**Task goal**. Lines that contain the string "joints" are to be copied; leave out all others.

**Source data**.
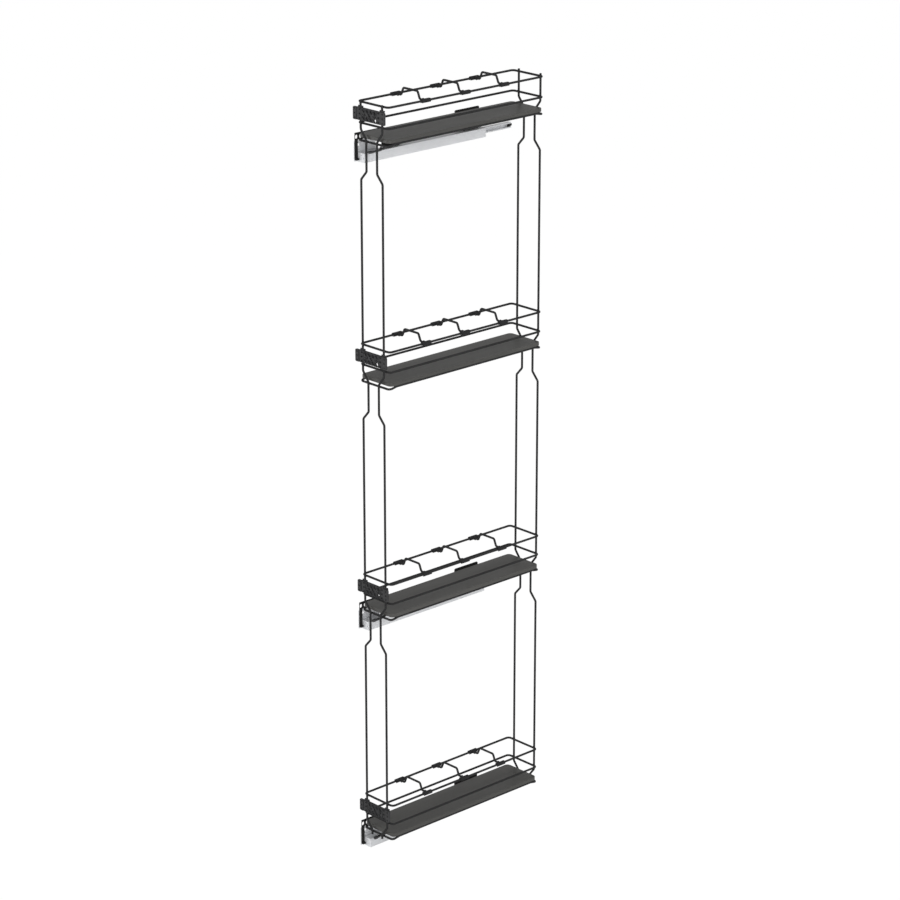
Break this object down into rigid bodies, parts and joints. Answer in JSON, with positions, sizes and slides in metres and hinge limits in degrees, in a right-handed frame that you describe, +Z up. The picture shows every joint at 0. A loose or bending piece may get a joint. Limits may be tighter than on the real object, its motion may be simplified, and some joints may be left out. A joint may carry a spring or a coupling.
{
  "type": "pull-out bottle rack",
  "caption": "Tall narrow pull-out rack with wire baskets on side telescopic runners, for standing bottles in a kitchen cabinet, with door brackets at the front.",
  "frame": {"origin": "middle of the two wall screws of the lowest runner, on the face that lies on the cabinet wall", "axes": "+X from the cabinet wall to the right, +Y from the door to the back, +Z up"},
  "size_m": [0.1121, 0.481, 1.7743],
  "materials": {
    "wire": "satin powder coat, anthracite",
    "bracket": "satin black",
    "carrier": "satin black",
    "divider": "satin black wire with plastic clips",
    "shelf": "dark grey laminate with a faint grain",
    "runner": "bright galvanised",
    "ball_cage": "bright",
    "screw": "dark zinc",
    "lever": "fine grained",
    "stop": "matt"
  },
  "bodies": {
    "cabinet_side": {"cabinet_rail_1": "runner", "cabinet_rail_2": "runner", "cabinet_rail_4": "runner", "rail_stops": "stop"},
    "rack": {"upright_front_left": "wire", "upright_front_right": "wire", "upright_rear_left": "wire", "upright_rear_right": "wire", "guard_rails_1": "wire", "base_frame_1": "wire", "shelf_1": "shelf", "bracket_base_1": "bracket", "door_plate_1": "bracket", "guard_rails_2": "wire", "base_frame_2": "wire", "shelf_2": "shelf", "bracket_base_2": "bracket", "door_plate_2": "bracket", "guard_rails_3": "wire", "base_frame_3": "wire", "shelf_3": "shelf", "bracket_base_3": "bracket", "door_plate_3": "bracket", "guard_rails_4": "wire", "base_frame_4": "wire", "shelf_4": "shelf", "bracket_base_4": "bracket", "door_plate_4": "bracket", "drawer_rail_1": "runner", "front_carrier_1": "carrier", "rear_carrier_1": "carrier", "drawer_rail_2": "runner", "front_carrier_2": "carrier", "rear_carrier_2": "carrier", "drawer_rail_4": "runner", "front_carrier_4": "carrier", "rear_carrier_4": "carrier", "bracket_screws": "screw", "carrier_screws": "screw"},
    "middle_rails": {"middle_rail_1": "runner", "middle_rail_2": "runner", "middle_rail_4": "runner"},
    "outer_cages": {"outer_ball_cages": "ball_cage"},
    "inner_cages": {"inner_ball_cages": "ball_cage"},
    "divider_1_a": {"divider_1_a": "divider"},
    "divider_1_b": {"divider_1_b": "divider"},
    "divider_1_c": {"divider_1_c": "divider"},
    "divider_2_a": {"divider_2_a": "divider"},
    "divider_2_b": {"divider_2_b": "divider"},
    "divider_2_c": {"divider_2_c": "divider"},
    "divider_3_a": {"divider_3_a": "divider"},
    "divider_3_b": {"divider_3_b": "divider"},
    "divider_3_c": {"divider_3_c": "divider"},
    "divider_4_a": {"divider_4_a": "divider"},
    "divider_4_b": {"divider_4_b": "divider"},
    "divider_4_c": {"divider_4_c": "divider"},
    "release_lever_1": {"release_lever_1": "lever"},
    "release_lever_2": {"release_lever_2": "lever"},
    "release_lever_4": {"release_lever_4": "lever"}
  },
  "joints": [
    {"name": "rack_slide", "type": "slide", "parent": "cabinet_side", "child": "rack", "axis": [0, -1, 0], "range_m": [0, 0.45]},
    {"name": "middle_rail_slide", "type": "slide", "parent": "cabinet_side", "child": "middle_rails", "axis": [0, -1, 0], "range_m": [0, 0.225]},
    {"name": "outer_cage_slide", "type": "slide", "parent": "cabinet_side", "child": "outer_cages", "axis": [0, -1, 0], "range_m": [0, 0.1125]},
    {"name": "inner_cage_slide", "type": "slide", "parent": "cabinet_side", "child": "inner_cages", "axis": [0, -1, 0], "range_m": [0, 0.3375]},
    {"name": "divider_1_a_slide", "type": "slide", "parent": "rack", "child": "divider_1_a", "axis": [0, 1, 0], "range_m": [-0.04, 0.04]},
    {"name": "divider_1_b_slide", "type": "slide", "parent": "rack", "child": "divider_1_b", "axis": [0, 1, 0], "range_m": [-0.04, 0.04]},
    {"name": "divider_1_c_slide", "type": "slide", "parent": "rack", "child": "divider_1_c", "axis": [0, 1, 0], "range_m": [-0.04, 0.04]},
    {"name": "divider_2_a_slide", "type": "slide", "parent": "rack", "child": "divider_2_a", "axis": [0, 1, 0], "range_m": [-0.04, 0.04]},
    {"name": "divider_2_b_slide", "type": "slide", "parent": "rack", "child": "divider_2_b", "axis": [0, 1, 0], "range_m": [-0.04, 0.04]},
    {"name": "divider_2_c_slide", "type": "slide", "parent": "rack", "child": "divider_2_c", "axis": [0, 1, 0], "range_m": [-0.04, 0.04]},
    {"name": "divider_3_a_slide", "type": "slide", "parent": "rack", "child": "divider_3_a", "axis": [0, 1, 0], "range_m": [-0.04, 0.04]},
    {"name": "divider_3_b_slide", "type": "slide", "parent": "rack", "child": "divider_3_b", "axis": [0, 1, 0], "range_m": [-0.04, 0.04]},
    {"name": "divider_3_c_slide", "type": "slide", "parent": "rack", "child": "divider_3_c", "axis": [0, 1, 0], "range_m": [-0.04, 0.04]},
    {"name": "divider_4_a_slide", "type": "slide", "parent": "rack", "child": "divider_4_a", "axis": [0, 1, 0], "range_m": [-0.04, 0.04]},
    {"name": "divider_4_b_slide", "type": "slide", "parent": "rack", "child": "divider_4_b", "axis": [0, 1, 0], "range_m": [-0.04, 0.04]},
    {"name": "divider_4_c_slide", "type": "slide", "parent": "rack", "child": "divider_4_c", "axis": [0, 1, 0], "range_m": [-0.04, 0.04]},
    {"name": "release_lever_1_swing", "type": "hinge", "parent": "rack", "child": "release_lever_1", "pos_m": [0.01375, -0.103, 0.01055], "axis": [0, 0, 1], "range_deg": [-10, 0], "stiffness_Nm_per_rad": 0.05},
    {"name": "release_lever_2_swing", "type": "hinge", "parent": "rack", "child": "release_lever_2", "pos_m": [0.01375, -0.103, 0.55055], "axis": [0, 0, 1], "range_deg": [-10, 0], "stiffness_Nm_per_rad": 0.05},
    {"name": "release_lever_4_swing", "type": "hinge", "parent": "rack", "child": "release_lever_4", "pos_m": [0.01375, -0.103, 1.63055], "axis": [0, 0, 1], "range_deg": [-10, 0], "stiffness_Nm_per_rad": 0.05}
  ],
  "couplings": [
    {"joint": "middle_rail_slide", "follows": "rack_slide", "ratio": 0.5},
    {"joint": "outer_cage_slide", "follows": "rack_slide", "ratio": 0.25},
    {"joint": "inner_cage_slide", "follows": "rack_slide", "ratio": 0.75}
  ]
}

**Final result**.
Break this object down into rigid bodies, parts and joints. Answer in JSON, with positions, sizes and slides in metres and hinge limits in degrees, in a right-handed frame that you describe, +Z up. The picture shows every joint at 0. A loose or bending piece may get a joint. Limits may be tighter than on the real object, its motion may be simplified, and some joints may be left out. A joint may carry a spring or a coupling.
  "joints": [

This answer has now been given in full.